§ TASK BRIEF
Reproduce exactly and only the lines running from the one with "makeLeg(name);" through the one with "import math", both end lines included.

——————

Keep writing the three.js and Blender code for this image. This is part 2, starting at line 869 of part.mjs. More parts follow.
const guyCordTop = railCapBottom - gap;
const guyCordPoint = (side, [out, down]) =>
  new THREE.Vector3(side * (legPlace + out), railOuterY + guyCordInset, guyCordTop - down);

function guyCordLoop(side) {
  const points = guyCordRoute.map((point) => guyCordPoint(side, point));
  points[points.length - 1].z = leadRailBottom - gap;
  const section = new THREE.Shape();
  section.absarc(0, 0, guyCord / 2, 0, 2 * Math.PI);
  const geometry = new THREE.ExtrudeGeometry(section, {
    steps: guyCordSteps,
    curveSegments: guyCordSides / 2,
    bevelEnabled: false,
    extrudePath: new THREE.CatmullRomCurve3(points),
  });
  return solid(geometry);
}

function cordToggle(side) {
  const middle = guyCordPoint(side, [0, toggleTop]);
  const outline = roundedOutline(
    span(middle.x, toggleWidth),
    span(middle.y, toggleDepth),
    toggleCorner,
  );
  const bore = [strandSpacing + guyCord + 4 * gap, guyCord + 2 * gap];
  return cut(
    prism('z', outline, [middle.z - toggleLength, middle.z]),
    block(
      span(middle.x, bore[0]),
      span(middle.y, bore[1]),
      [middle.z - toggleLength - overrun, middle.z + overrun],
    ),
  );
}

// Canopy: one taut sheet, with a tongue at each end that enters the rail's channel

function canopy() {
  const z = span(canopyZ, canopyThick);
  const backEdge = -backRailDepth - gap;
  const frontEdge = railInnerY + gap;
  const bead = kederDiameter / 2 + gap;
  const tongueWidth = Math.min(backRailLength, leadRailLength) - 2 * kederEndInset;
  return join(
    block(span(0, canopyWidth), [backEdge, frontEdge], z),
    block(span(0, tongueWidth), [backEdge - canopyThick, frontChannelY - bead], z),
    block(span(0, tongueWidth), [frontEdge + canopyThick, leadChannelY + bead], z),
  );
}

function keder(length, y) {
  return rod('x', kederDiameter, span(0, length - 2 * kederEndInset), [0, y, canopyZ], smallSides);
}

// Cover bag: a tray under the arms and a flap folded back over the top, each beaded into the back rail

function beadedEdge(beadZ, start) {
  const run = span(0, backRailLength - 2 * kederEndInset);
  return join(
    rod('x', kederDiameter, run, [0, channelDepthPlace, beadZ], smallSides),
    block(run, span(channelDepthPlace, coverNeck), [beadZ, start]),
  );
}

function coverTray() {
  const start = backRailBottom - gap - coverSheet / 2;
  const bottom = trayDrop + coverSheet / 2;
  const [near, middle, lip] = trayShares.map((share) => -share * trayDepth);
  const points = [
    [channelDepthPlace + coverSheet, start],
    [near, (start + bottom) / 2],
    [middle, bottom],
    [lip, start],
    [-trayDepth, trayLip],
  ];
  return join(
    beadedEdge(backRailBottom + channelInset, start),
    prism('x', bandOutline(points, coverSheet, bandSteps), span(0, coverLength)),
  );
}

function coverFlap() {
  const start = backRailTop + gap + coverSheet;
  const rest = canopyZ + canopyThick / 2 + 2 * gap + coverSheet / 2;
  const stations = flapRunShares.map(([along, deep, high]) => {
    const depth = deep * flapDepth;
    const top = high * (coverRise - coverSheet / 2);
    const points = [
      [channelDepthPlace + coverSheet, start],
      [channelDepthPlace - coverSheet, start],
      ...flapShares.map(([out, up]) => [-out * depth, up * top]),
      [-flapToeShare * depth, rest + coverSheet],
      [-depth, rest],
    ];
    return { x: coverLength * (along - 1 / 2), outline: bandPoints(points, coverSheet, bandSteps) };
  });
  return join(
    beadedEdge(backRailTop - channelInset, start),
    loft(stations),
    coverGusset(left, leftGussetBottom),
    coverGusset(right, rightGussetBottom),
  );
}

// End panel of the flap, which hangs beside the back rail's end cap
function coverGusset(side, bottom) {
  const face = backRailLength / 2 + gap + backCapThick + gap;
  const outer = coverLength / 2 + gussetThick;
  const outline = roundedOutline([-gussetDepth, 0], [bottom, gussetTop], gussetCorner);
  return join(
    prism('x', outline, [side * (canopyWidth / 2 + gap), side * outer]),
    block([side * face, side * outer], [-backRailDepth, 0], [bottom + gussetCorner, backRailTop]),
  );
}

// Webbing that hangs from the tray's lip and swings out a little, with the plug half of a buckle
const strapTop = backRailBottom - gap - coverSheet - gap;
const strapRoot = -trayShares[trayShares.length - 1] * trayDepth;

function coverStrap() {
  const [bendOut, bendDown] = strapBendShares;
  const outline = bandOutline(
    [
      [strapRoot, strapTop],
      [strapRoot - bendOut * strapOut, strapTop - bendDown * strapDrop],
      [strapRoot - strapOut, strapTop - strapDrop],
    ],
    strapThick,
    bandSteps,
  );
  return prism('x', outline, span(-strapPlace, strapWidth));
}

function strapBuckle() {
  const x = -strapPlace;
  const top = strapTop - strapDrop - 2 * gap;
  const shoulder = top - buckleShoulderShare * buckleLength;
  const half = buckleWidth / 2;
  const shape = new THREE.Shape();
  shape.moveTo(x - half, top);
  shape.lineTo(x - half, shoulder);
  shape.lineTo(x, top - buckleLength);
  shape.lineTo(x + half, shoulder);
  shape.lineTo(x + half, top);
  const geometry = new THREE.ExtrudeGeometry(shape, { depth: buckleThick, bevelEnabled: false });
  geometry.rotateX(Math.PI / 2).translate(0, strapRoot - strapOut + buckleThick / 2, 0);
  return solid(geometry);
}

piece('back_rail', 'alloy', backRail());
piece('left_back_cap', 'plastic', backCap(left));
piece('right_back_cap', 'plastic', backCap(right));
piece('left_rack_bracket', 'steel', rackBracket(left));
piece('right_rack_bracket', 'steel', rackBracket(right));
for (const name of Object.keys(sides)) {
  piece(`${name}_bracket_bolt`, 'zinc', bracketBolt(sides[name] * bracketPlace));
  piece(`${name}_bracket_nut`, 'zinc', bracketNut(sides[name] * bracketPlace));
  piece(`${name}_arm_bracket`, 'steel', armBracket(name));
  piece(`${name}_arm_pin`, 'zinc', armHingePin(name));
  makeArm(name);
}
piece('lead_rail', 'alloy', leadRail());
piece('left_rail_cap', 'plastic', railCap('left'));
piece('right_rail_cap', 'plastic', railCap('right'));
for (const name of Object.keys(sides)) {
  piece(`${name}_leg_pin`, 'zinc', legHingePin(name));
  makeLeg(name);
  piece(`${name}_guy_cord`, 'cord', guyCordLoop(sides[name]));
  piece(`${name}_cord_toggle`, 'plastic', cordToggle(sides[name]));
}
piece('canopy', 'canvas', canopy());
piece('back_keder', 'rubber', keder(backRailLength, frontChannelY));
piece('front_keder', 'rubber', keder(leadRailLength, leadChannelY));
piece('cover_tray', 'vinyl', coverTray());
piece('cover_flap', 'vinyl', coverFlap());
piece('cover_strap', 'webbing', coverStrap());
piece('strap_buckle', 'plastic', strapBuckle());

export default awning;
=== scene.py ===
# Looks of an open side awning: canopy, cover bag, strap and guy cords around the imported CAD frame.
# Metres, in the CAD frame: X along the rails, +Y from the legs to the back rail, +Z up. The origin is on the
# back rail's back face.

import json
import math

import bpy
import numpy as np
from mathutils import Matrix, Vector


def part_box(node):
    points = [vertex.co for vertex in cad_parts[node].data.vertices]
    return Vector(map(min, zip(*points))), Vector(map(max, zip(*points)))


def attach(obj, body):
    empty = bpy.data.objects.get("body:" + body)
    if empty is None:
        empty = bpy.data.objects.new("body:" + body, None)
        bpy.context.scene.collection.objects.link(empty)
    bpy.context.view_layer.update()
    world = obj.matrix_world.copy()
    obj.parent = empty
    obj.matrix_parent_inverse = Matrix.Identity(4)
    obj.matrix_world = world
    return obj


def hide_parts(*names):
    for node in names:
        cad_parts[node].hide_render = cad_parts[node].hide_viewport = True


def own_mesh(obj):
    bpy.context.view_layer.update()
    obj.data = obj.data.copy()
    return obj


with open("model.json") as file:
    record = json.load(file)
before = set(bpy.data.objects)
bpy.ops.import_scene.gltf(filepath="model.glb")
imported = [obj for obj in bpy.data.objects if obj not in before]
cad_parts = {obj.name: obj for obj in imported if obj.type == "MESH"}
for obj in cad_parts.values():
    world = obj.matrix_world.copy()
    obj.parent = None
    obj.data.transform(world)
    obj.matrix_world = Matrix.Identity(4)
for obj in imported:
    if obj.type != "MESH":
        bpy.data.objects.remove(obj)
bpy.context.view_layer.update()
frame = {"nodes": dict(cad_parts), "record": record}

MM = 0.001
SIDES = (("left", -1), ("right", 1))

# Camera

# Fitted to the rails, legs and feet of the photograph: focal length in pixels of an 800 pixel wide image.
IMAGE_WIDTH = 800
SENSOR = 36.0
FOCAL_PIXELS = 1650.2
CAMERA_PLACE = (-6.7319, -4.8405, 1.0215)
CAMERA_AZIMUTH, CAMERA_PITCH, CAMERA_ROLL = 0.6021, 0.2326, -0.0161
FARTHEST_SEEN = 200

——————

§ THE RESULT
  makeLeg(name);
  piece(`${name}_guy_cord`, 'cord', guyCordLoop(sides[name]));
  piece(`${name}_cord_toggle`, 'plastic', cordToggle(sides[name]));
}
piece('canopy', 'canvas', canopy());
piece('back_keder', 'rubber', keder(backRailLength, frontChannelY));
piece('front_keder', 'rubber', keder(leadRailLength, leadChannelY));
piece('cover_tray', 'vinyl', coverTray());
piece('cover_flap', 'vinyl', coverFlap());
piece('cover_strap', 'webbing', coverStrap());
piece('strap_buckle', 'plastic', strapBuckle());

export default awning;
=== scene.py ===
# Looks of an open side awning: canopy, cover bag, strap and guy cords around the imported CAD frame.
# Metres, in the CAD frame: X along the rails, +Y from the legs to the back rail, +Z up. The origin is on the
# back rail's back face.

import json
import math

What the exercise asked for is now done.